How to help customers while they drink coffee

Social media is a very popular place, and today more and more customers get an idea “Hmm, I’ve got a question about this product. Let me aks them on Facebook!”. (Facebook ads play their role in spreading this pattern.)
While on social media, customers are quite vocal. When they don’t like something, they’ll make you know, be sure of it. So monitoring comments not only gives you insight into your weaknesses, but allows you to turn this situation to your benefit. Reply to your dissatisfied clients with an offer or solution, and everybody else will see that you really care. Add a bit of personal touch to establish emotional connection, and people will appreciate it.
Another beneficial aspect is that clients are more likely to share their positive experience with your service while they’re at it. So helping them via Facebook messaging is more likely to induce word-of-mouth promotion than doing email support.

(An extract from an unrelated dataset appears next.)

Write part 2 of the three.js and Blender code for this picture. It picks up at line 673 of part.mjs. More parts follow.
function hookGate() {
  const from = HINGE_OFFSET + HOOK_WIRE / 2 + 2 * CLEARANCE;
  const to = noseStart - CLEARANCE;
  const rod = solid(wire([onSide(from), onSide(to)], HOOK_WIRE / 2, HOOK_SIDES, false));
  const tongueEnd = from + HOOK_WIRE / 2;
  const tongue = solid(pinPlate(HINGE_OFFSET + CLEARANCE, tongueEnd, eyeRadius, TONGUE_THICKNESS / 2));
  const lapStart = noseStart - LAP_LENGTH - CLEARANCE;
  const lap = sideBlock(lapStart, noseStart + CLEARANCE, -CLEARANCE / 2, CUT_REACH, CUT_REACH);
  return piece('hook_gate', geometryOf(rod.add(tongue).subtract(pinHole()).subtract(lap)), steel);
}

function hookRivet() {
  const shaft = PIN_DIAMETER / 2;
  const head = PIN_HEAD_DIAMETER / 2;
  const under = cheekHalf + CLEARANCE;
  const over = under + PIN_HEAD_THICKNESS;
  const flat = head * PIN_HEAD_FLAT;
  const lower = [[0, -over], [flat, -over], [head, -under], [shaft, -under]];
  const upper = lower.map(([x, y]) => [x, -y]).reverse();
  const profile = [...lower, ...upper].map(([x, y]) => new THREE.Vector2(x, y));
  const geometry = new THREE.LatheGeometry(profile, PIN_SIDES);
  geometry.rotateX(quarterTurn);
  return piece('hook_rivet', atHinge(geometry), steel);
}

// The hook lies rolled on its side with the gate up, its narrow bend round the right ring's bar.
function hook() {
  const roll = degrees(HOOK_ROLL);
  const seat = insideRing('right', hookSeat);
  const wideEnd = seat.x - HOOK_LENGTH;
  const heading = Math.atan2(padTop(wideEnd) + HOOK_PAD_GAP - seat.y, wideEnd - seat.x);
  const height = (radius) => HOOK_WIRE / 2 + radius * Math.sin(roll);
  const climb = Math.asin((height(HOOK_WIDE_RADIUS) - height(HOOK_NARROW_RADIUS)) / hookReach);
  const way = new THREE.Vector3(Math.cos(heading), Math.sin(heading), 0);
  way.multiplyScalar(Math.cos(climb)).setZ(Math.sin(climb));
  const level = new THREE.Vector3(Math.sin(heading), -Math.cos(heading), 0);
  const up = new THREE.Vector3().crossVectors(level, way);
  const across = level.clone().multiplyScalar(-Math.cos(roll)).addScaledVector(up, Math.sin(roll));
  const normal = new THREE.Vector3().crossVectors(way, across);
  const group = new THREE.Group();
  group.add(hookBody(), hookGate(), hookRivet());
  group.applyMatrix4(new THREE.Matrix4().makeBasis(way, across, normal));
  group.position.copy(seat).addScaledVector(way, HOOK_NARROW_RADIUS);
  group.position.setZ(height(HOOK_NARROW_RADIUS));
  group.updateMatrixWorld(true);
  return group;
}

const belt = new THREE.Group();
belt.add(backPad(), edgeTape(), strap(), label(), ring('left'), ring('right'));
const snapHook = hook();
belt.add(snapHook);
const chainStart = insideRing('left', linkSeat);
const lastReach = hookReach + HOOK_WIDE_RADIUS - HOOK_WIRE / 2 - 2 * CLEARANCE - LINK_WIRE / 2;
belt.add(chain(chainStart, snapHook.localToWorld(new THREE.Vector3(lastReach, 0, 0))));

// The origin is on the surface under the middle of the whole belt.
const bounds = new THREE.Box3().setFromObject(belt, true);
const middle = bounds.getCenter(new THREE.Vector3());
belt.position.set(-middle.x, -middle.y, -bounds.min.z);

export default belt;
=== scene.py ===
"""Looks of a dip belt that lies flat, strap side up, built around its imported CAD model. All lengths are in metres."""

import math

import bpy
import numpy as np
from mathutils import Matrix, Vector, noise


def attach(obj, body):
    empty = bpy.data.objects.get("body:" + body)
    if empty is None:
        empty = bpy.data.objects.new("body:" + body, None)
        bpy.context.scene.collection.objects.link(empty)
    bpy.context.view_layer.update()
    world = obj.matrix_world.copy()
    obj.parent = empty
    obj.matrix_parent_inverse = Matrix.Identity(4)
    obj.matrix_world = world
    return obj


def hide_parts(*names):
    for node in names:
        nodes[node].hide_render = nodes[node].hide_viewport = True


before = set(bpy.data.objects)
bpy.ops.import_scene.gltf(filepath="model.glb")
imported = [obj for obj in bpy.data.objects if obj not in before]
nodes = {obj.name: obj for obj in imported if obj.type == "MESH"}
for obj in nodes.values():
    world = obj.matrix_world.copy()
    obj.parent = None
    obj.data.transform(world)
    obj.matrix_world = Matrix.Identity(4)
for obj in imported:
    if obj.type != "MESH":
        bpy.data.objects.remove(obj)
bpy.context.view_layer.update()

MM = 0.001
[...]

They only thing that can stop you from doing full-time customer support is technological complexity of your product. If you sell sophisticated software, you might find social networks a poor channel to connect with your customers. At the same time, they will likely be using other channels themselves, proving this statement. Still, you can receive some generic questions (about your pricing, special promotions, collaboration, etc) which need to be answered. This is not customer support but a customer service, and is still important.
What you should also think about is working on your brand image. You might never actually use social networks to support your users, but you still should consider your opportunities for creating a good-looking public page that tells a story about your company. This works for your reputation in general.
Playing on their turf
If you decide to go social, consider your capability to handle all the requests in a timely manner. Users expect fast reply while chatting with anyone, and they usually do not make exception for brands. Moreover, they are more likely to recommend a brand that provides a quick+ineffective response than a brand that gives a slow+effective solution. Of course going for useless replies is not your plan, but feeling the sense of urgency is key here.
Tip: in case of of mass issues or outages do not waste your time to reply to each and every message. Publish one major post warning your customers about the issue, and provide estimated resolution time.

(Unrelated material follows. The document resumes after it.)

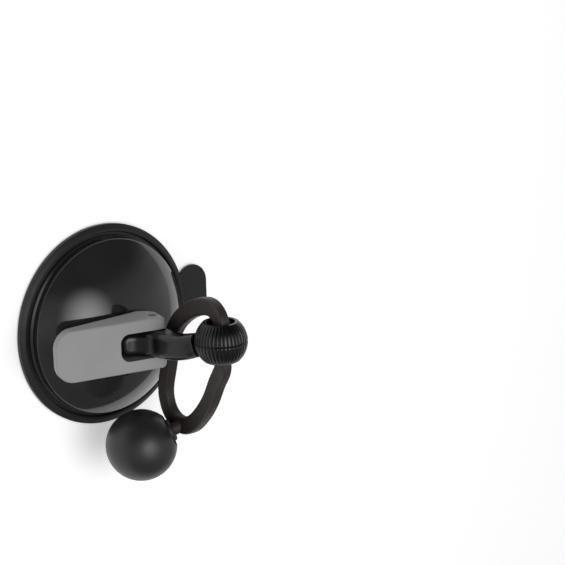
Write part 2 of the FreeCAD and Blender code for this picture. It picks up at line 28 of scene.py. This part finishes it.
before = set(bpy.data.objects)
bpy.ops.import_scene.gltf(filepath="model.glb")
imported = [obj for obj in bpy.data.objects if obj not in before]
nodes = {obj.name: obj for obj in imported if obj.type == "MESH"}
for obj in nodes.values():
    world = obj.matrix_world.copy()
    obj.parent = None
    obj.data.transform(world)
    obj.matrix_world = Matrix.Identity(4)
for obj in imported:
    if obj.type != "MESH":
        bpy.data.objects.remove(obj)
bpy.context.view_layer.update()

MM = 0.001

# ---- camera ----
AZIMUTH = -35.2            # degrees round the cup, 0 being straight out from the wall
ELEVATION = 16.3           # degrees above the level
ROLL = 3.2                 # degrees
DISTANCE = 0.85            # from the middle of the pad
FRAME_WIDTH = 0.2511       # width that the picture covers at that distance
PAD_RIGHT = -0.3186        # the pad's middle right of the picture's centre, as a share of its width
PAD_UP = -0.0720           # and above it
SENSOR = 36.0              # width of the sensor in mm

# ---- dome cover: radii, and heights out from the wall ----
DOME_R = 39.2 * MM
DOME_SHOULDER = 6.8 * MM
DOME_APEX = 23.0 * MM      # height that the dome's curve would reach on the axis
DOME_WALL = 2.0 * MM
LIP_R = 40.3 * MM          # the lip that rests on the pad
LIP_LOW = 2.15 * MM
LIP_HIGH = 3.2 * MM
EDGE_LOW = 3.8 * MM        # where the upright edge above the lip begins
EDGE_LEAN = 0.2 * MM       # how much wider that edge is at its foot
EDGE_ROUND = 0.45 * MM     # rounding of the shoulder's edge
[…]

Another trick that can help you stand out is personalised support reps accounts. Show their faces in your profile. Tell a story. Create special accounts for each representative, so they can work under your company and leave comments as individuals. This will evoke a connection, because people love contacting other people, not faceless brands.
Next opportunity to win customers love is to create a separate account dedicated to support solely. Of course it requires prompt moderation and fast response from your support department, but it also shows how seriously you take this task.
When you launch a new product, you can successfully use social channels to share educational content like instruction and how-to videos to help all new customers before they reach out for advice.

Scoring the goal
Providing support over social media has definite financial benefits:
- Your reputation improves. Online communities have a huge impact on purchasing decisions. More people tend to choose you over other options if they know you’re cool, and if they can see your brand advocates.
- Your revenue grows. Social buzz works as free marketing tool.
- Your customers become loyal. Positive experience will convince your clients to stay by your side, and to try your new products once they come out.

You might find it necessary to elect or hire a dedicated team member responsible for all social network interactions. This person will help you create your own guidelines to managing social interactions with customers:
- Tone of voice and overall mood
- Reply time
- Most active hours
- Premade answers to most common questions
- Actions bound to calm down angry customers
- Issue escalation practices
On top of that, this team member can organize proper social media monitoring. It’s important to watch conversations relevant to your business, and join them when you can add something valuable. Be careful though, as sometimes people want to be able to talk about companies without them listening. Even more, some might consider social listening to be an invasion of their privacy.

What is the best way to organize your social networking efforts? You can always do it directly, or turn to software that gathers all of your customer service channels together.
Tip: google “social media monitoring tools” to find helpful automation solutions.